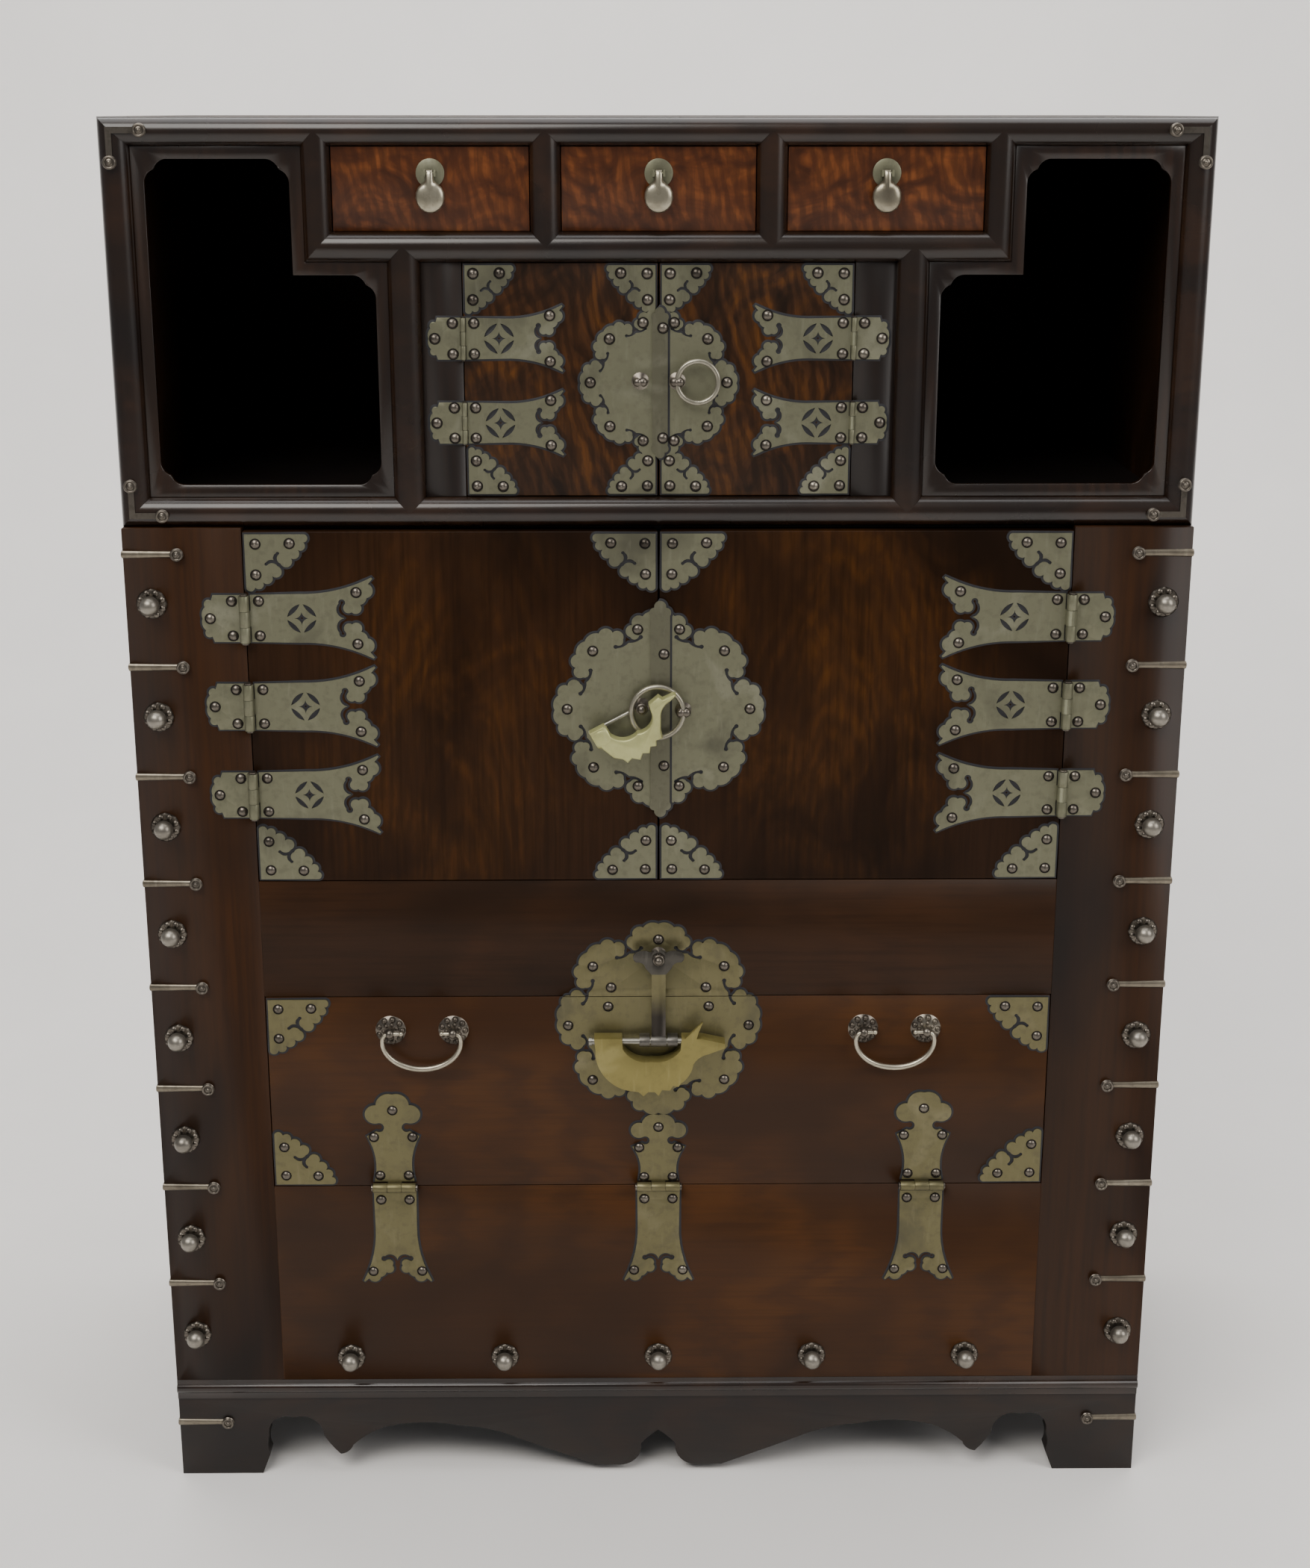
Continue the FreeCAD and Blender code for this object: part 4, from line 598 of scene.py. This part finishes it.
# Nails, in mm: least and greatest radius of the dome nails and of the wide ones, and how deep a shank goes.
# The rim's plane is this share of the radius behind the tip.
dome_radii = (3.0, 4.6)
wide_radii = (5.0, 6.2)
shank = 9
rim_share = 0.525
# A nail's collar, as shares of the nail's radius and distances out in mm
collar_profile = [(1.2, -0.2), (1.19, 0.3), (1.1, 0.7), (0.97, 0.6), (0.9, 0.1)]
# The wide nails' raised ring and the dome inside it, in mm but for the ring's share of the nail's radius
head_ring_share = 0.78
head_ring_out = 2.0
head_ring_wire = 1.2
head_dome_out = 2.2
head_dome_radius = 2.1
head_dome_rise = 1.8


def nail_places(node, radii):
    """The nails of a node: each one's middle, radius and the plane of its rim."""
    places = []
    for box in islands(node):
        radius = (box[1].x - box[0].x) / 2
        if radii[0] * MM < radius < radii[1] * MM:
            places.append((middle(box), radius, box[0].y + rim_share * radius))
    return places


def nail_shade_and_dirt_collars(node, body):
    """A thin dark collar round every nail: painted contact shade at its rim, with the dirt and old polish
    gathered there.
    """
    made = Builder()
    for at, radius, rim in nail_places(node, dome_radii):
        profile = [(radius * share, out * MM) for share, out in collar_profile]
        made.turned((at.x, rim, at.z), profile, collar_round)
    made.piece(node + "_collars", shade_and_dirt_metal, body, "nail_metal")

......

▶ [Your objective]: Output all of the data again, exactly.

▶ [The reply]:
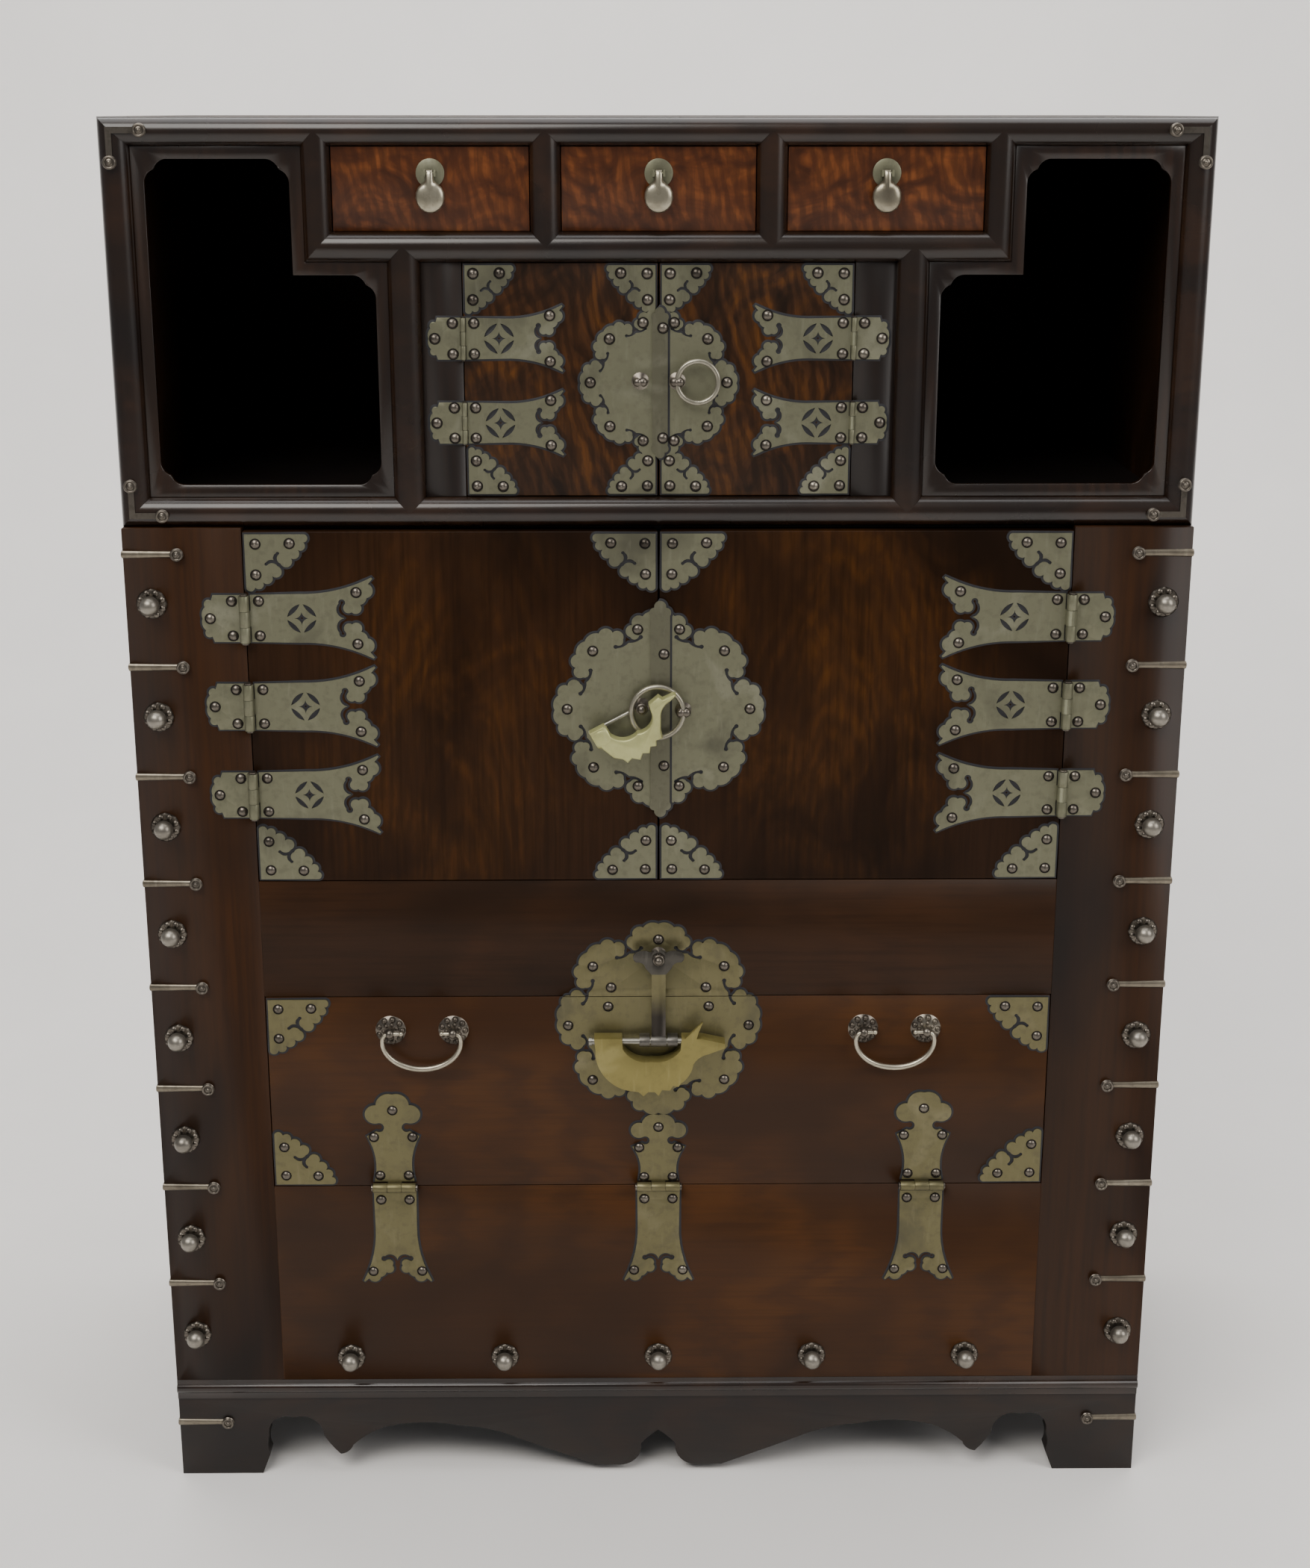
Continue the FreeCAD and Blender code for this object: part 4, from line 598 of scene.py. This part finishes it.
# Nails, in mm: least and greatest radius of the dome nails and of the wide ones, and how deep a shank goes.
# The rim's plane is this share of the radius behind the tip.
dome_radii = (3.0, 4.6)
wide_radii = (5.0, 6.2)
shank = 9
rim_share = 0.525
# A nail's collar, as shares of the nail's radius and distances out in mm
collar_profile = [(1.2, -0.2), (1.19, 0.3), (1.1, 0.7), (0.97, 0.6), (0.9, 0.1)]
# The wide nails' raised ring and the dome inside it, in mm but for the ring's share of the nail's radius
head_ring_share = 0.78
head_ring_out = 2.0
head_ring_wire = 1.2
head_dome_out = 2.2
head_dome_radius = 2.1
head_dome_rise = 1.8


def nail_places(node, radii):
    """The nails of a node: each one's middle, radius and the plane of its rim."""
    places = []
    for box in islands(node):
        radius = (box[1].x - box[0].x) / 2
        if radii[0] * MM < radius < radii[1] * MM:
            places.append((middle(box), radius, box[0].y + rim_share * radius))
    return places


def nail_shade_and_dirt_collars(node, body):
    """A thin dark collar round every nail: painted contact shade at its rim, with the dirt and old polish
    gathered there.
    """
    made = Builder()
    for at, radius, rim in nail_places(node, dome_radii):
        profile = [(radius * share, out * MM) for share, out in collar_profile]
        made.turned((at.x, rim, at.z), profile, collar_round)
    made.piece(node + "_collars", shade_and_dirt_metal, body, "nail_metal")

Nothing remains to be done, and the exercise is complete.